**Task**.
Return each entry exactly, omitting nothing.

══ Data provided

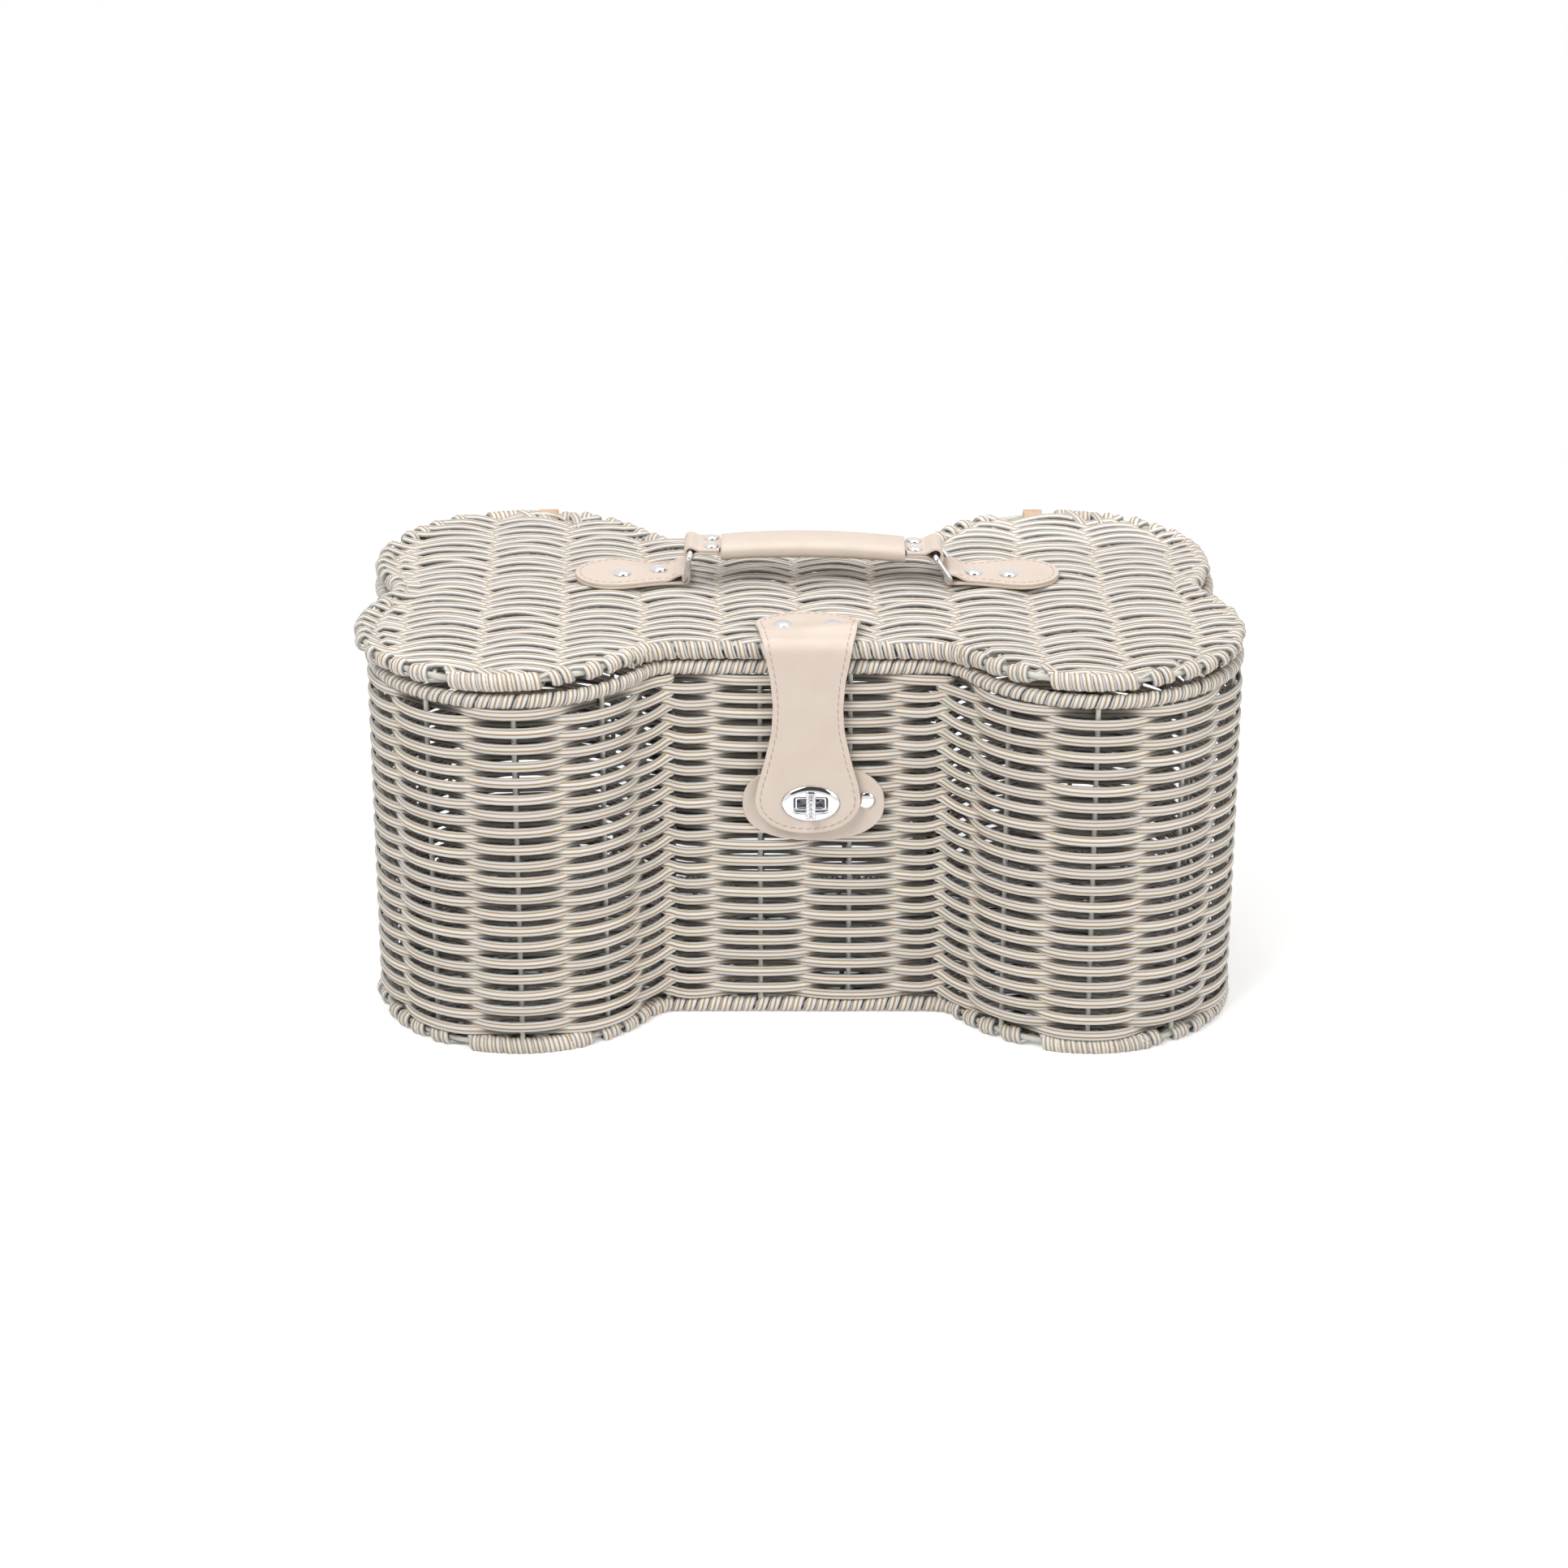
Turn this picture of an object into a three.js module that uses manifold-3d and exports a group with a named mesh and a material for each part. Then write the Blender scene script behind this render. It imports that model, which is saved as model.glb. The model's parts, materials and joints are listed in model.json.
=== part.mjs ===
// A woven hamper basket with a hinged lid, a carry handle on two wire rings and a strap with a turn lock.
// Millimetres, +Z up, the front faces -Y. The origin is on the floor, in the middle of the basket's base.
// Strands are woven over a welded wire frame. Each woven wall is one solid of the weave's full thickness,
// with a channel for every wire that runs through it.

import * as THREE from 'three';
import { mergeVertices } from 'three/addons/utils/BufferGeometryUtils.js';
import Module from 'manifold-3d';

const wasm = await Module();
wasm.setup();

// Plan of the basket: four round lobes, a straight recess at front and back, a notch at each side.
// It is hand made, so its back lobes are not quite behind the front ones.
const lobeX = 154;
const lobeY = 51.6;
const lobeRadius = 77;
const recessDepthY = 79;
const backLobeShift = { right: -6, left: -5 };
const cornerFillet = 20;
const lidCornerFillet = 32;
const notchFillet = 30;
const arcStep = THREE.MathUtils.degToRad(21);

// Heights
const rimHeight = 202.5;
const lidRise = 11.5;

// Wire frame and weave
const ringWireRadius = 1.65;
const ringWireSides = 6;
const stakeRadius = 1.4;
const weaveHalfThickness = 3.9;
const wrapRadius = 4.1;
const wrapSides = 8;
const clearance = 0.3;
const frontStakeAngles = [-38.2, -1.8, 34.6, 71, 100];
const backStakeAngles = [-38.2, 8, 39.5, 71, 100];
const recessStakeX = 24;
const cornerStakeReach = 5;
const barCount = 10;
const barPitch = 42.1;
const wallRows = 40;
const lidRows = 56;
const lidRowInset = 5;

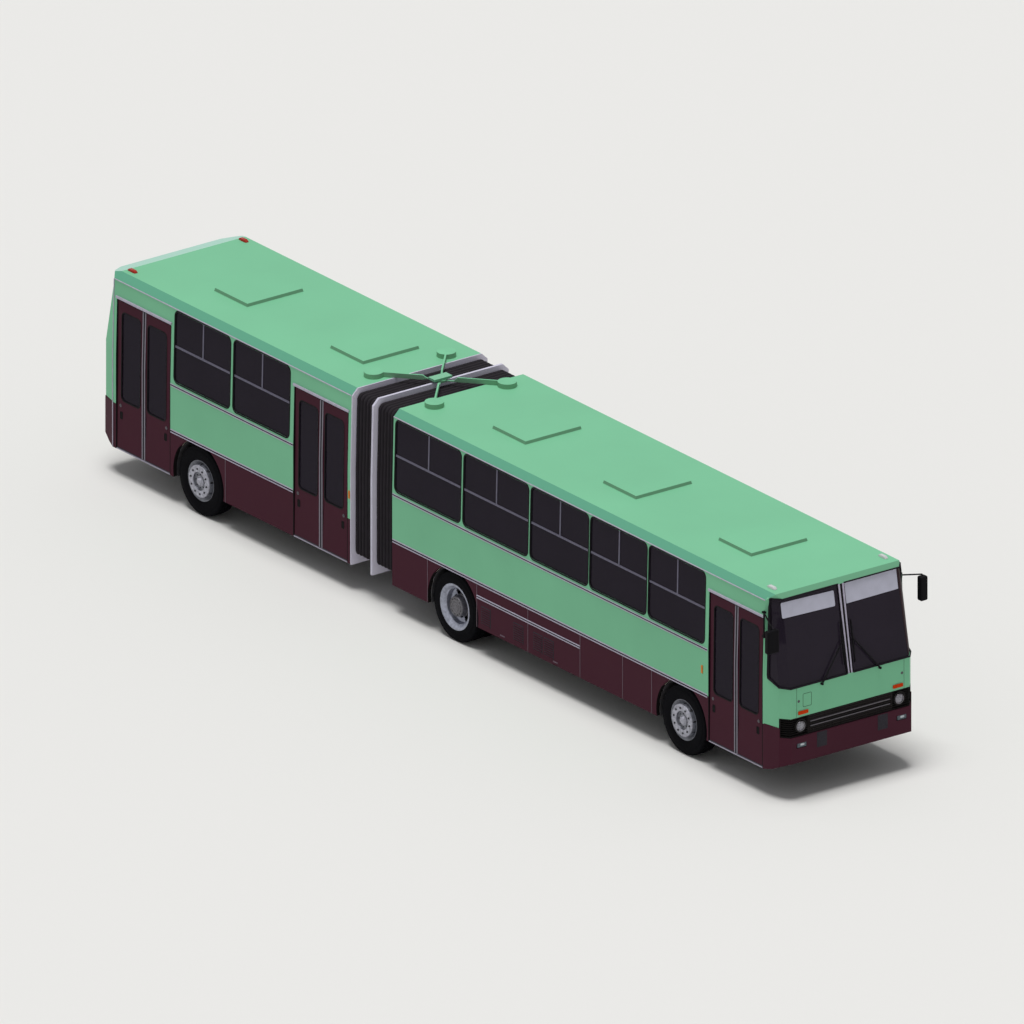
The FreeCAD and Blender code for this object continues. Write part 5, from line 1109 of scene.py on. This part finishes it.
# ---- Studio ---------------------------------------------------------------------------------
# Pale seamless floor, soft light from above and a long lens. The backdrop that the lens and the
# glass see is set apart from the sky that lights the bus.
pale = bpy.data.materials.new("pale_floor")
pale.use_nodes = True
pale.node_tree.nodes["Principled BSDF"].inputs["Base Color"].default_value = (0.81, 0.80, 0.775, 1)
pale.node_tree.nodes["Principled BSDF"].inputs["Roughness"].default_value = 0.9
reach = 300.0
ground = bpy.data.meshes.new("ground")
ground.from_pydata([(-reach, -reach, 0), (reach, -reach, 0), (reach, reach, 0), (-reach, reach, 0)], [],
                   [(0, 1, 2, 3)])
ground.materials.append(pale)
ground_object = bpy.data.objects.new("ground", ground)
bpy.context.scene.collection.objects.link(ground_object)

world = bpy.data.worlds.new("studio")
bpy.context.scene.world = world
world.use_nodes = True
world.node_tree.nodes["Background"].inputs["Color"].default_value = (0.95, 0.97, 1.0, 1)
world.node_tree.nodes["Background"].inputs["Strength"].default_value = 0.294
nodes, links = world.node_tree.nodes, world.node_tree.links
seen = nodes.new("ShaderNodeBackground")
seen.inputs["Color"].default_value = (0.806, 0.806, 0.791, 1)
path = nodes.new("ShaderNodeLightPath")
share = path.outputs["Is Camera Ray"]
for kind in ("Is Glossy Ray", "Is Transmission Ray"):
    either = nodes.new("ShaderNodeMath")
    either.operation = "MAXIMUM"
    links.new(share, either.inputs[0])
    links.new(path.outputs[kind], either.inputs[1])
    share = either.outputs[0]
mixed = nodes.new("ShaderNodeMixShader")
links.new(share, mixed.inputs[0])
links.new(nodes["Background"].outputs[0], mixed.inputs[1])
links.new(seen.outputs[0], mixed.inputs[2])
links.new(mixed.outputs[0], nodes["World Output"].inputs["Surface"])

key_light = bpy.data.lights.new("key", "SUN")
key_light.energy, key_light.angle = 2.30, math.radians(25)
key = bpy.data.objects.new("key", key_light)
bpy.context.scene.collection.objects.link(key)
key.rotation_euler = Vector((0.0, 0.083, -1.0)).to_track_quat("-Z", "Y").to_euler()

view = bpy.data.cameras.new("view")
view.type, view.ortho_scale, view.clip_start, view.clip_end = "ORTHO", 14.84, 0.5, 400.0
camera = bpy.data.objects.new("view", view)
bpy.context.scene.collection.objects.link(camera)
bpy.context.scene.camera = camera
back = Vector((0.743, -0.557, 0.371)).normalized()
camera.location = Vector((0.046, 0.0, 1.648)) + back * 60
camera.rotation_euler = (-back).to_track_quat("-Z", "Y").to_euler()
bpy.context.scene.view_settings.view_transform = "Standard"
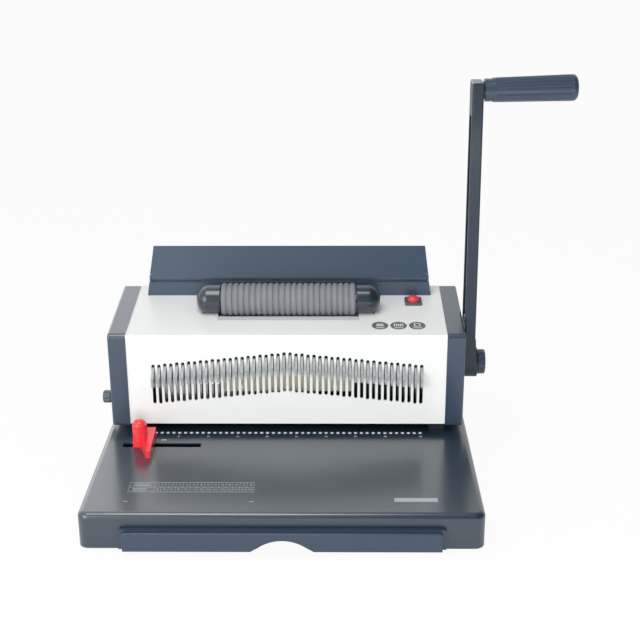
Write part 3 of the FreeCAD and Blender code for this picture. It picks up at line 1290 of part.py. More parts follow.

════

**Result of this task**.
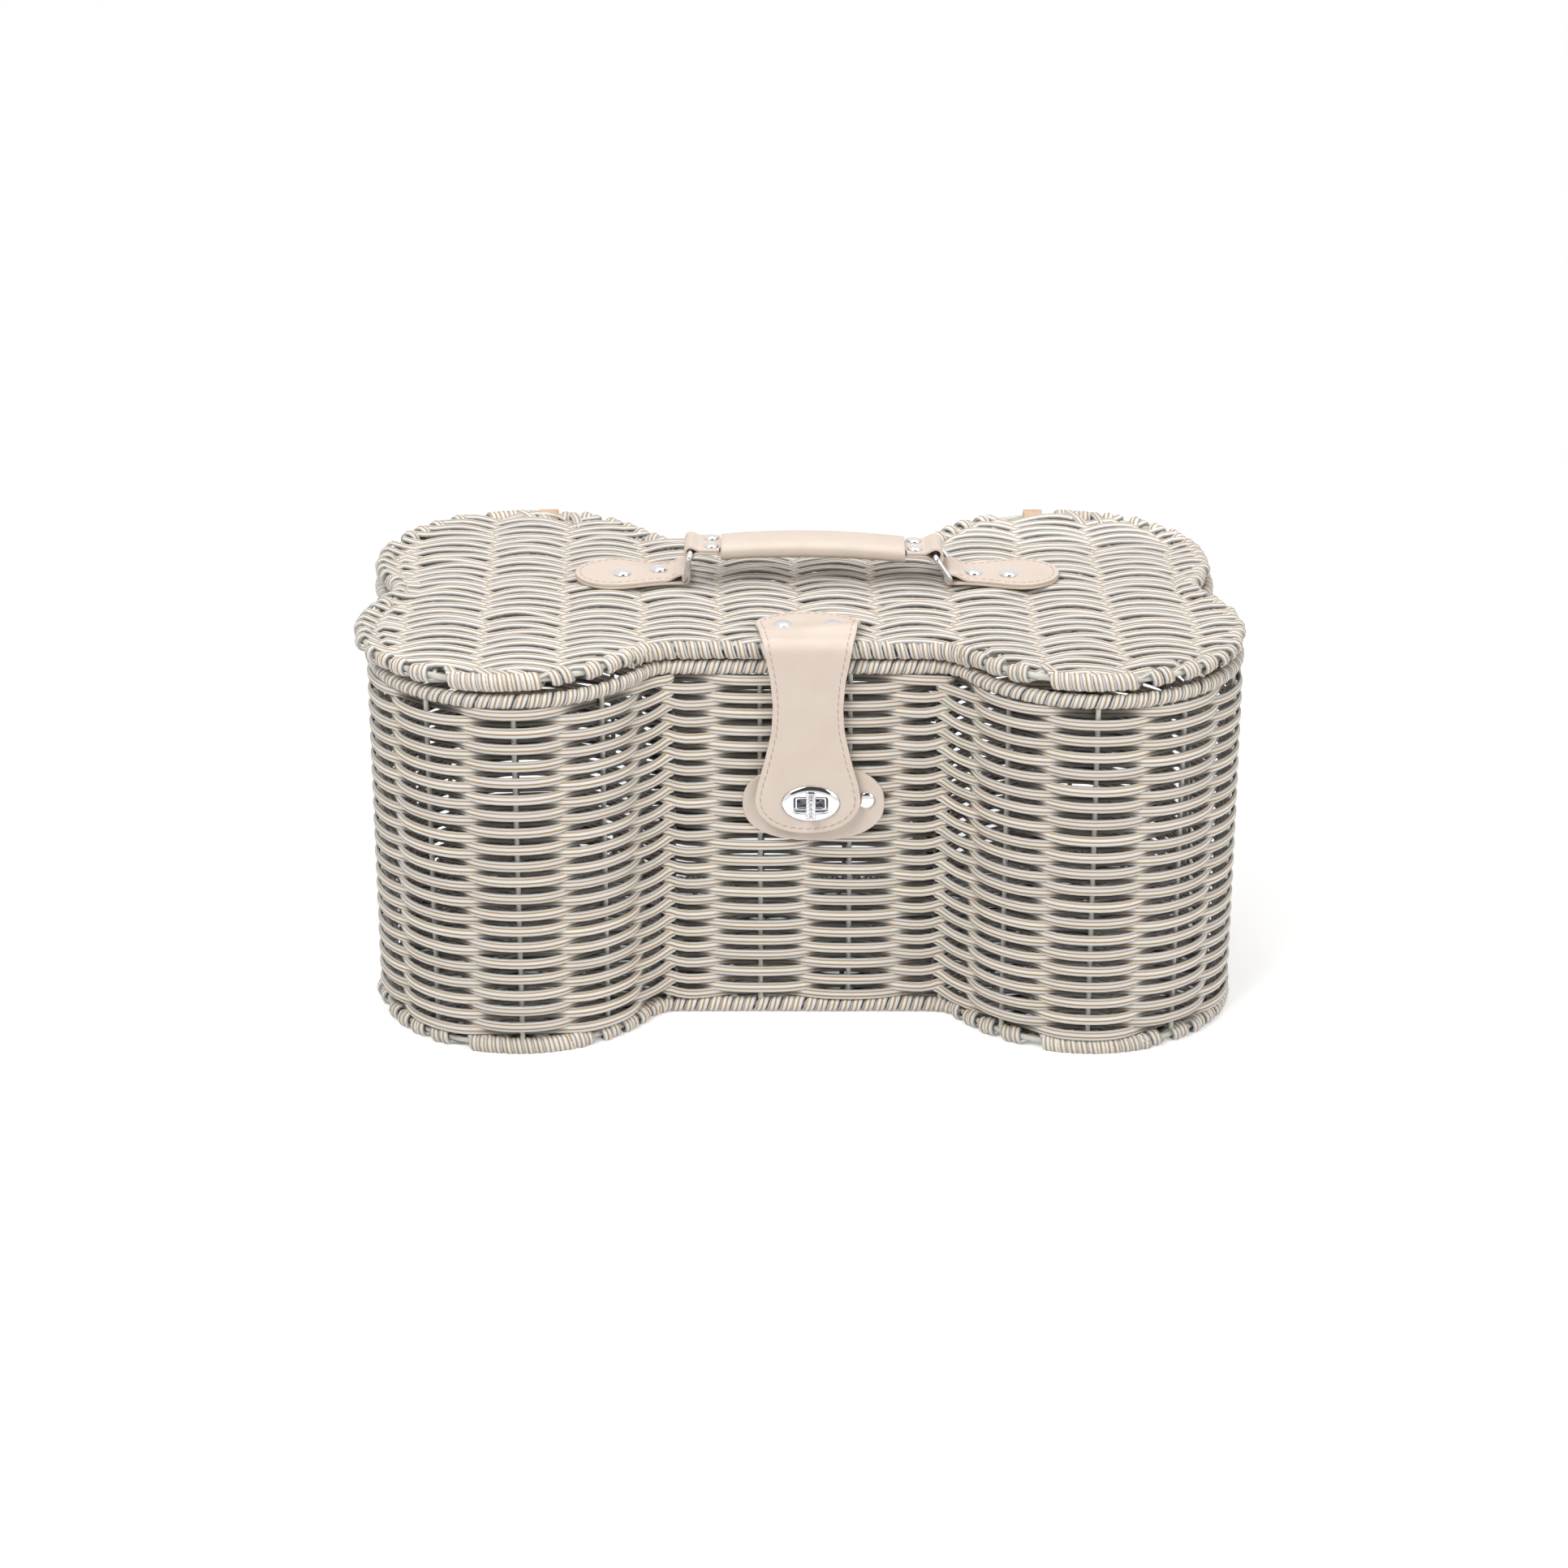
Turn this picture of an object into a three.js module that uses manifold-3d and exports a group with a named mesh and a material for each part. Then write the Blender scene script behind this render. It imports that model, which is saved as model.glb. The model's parts, materials and joints are listed in model.json.
=== part.mjs ===
// A woven hamper basket with a hinged lid, a carry handle on two wire rings and a strap with a turn lock.
// Millimetres, +Z up, the front faces -Y. The origin is on the floor, in the middle of the basket's base.
// Strands are woven over a welded wire frame. Each woven wall is one solid of the weave's full thickness,
// with a channel for every wire that runs through it.

import * as THREE from 'three';
import { mergeVertices } from 'three/addons/utils/BufferGeometryUtils.js';
import Module from 'manifold-3d';

const wasm = await Module();
wasm.setup();

// Plan of the basket: four round lobes, a straight recess at front and back, a notch at each side.
// It is hand made, so its back lobes are not quite behind the front ones.
const lobeX = 154;
const lobeY = 51.6;
const lobeRadius = 77;
const recessDepthY = 79;
const backLobeShift = { right: -6, left: -5 };
const cornerFillet = 20;
const lidCornerFillet = 32;
const notchFillet = 30;
const arcStep = THREE.MathUtils.degToRad(21);

// Heights
const rimHeight = 202.5;
const lidRise = 11.5;

// Wire frame and weave
const ringWireRadius = 1.65;
const ringWireSides = 6;
const stakeRadius = 1.4;
const weaveHalfThickness = 3.9;
const wrapRadius = 4.1;
const wrapSides = 8;
const clearance = 0.3;
const frontStakeAngles = [-38.2, -1.8, 34.6, 71, 100];
const backStakeAngles = [-38.2, 8, 39.5, 71, 100];
const recessStakeX = 24;
const cornerStakeReach = 5;
const barCount = 10;
const barPitch = 42.1;
const wallRows = 40;
const lidRows = 56;
const lidRowInset = 5;

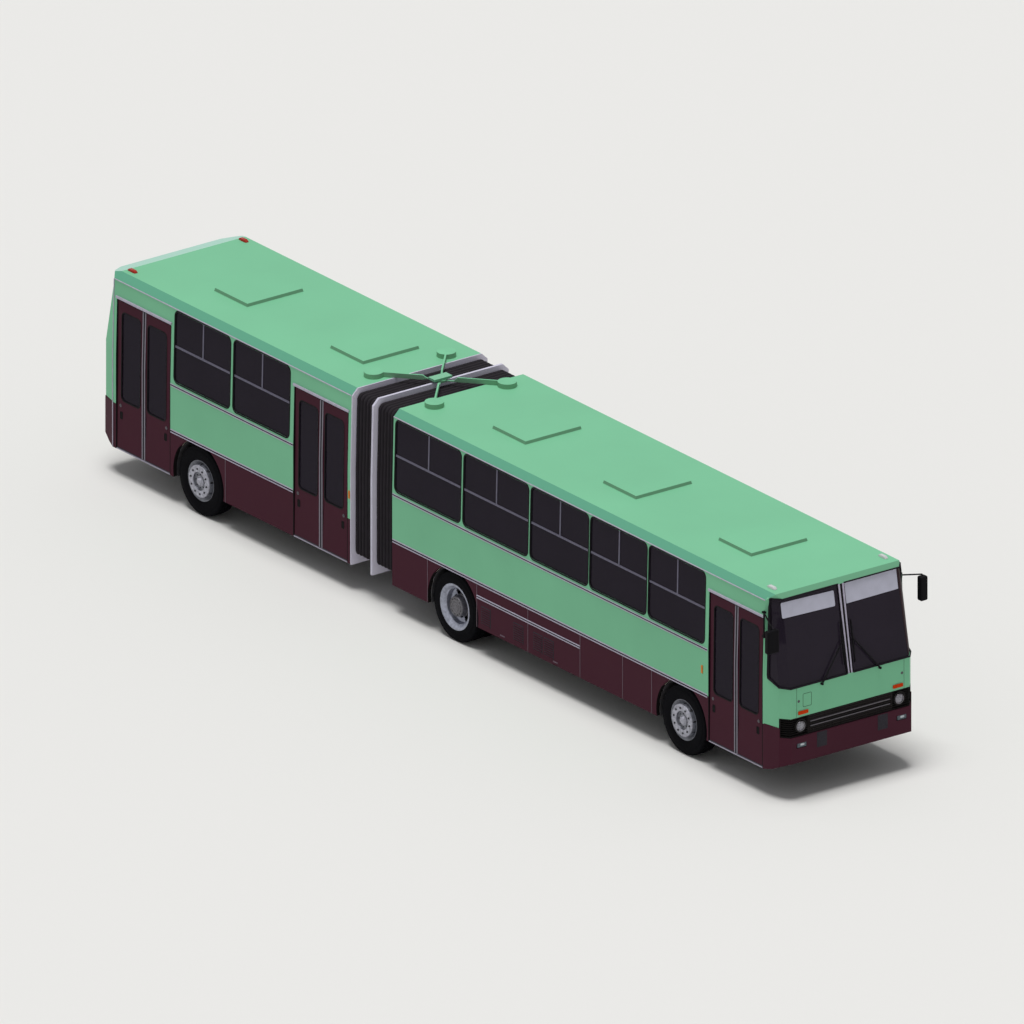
The FreeCAD and Blender code for this object continues. Write part 5, from line 1109 of scene.py on. This part finishes it.
# ---- Studio ---------------------------------------------------------------------------------
# Pale seamless floor, soft light from above and a long lens. The backdrop that the lens and the
# glass see is set apart from the sky that lights the bus.
pale = bpy.data.materials.new("pale_floor")
pale.use_nodes = True
pale.node_tree.nodes["Principled BSDF"].inputs["Base Color"].default_value = (0.81, 0.80, 0.775, 1)
pale.node_tree.nodes["Principled BSDF"].inputs["Roughness"].default_value = 0.9
reach = 300.0
ground = bpy.data.meshes.new("ground")
ground.from_pydata([(-reach, -reach, 0), (reach, -reach, 0), (reach, reach, 0), (-reach, reach, 0)], [],
                   [(0, 1, 2, 3)])
ground.materials.append(pale)
ground_object = bpy.data.objects.new("ground", ground)
bpy.context.scene.collection.objects.link(ground_object)

world = bpy.data.worlds.new("studio")
bpy.context.scene.world = world
world.use_nodes = True
world.node_tree.nodes["Background"].inputs["Color"].default_value = (0.95, 0.97, 1.0, 1)
world.node_tree.nodes["Background"].inputs["Strength"].default_value = 0.294
nodes, links = world.node_tree.nodes, world.node_tree.links
seen = nodes.new("ShaderNodeBackground")
seen.inputs["Color"].default_value = (0.806, 0.806, 0.791, 1)
path = nodes.new("ShaderNodeLightPath")
share = path.outputs["Is Camera Ray"]
for kind in ("Is Glossy Ray", "Is Transmission Ray"):
    either = nodes.new("ShaderNodeMath")
    either.operation = "MAXIMUM"
    links.new(share, either.inputs[0])
    links.new(path.outputs[kind], either.inputs[1])
    share = either.outputs[0]
mixed = nodes.new("ShaderNodeMixShader")
links.new(share, mixed.inputs[0])
links.new(nodes["Background"].outputs[0], mixed.inputs[1])
links.new(seen.outputs[0], mixed.inputs[2])
links.new(mixed.outputs[0], nodes["World Output"].inputs["Surface"])

key_light = bpy.data.lights.new("key", "SUN")
key_light.energy, key_light.angle = 2.30, math.radians(25)
key = bpy.data.objects.new("key", key_light)
bpy.context.scene.collection.objects.link(key)
key.rotation_euler = Vector((0.0, 0.083, -1.0)).to_track_quat("-Z", "Y").to_euler()

view = bpy.data.cameras.new("view")
view.type, view.ortho_scale, view.clip_start, view.clip_end = "ORTHO", 14.84, 0.5, 400.0
camera = bpy.data.objects.new("view", view)
bpy.context.scene.collection.objects.link(camera)
bpy.context.scene.camera = camera
back = Vector((0.743, -0.557, 0.371)).normalized()
camera.location = Vector((0.046, 0.0, 1.648)) + back * 60
camera.rotation_euler = (-back).to_track_quat("-Z", "Y").to_euler()
bpy.context.scene.view_settings.view_transform = "Standard"
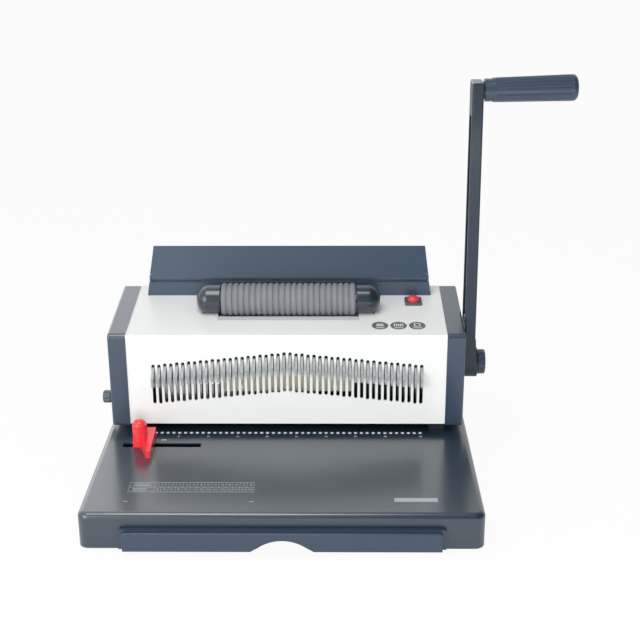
Write part 3 of the FreeCAD and Blender code for this picture. It picks up at line 1290 of part.py. More parts follow.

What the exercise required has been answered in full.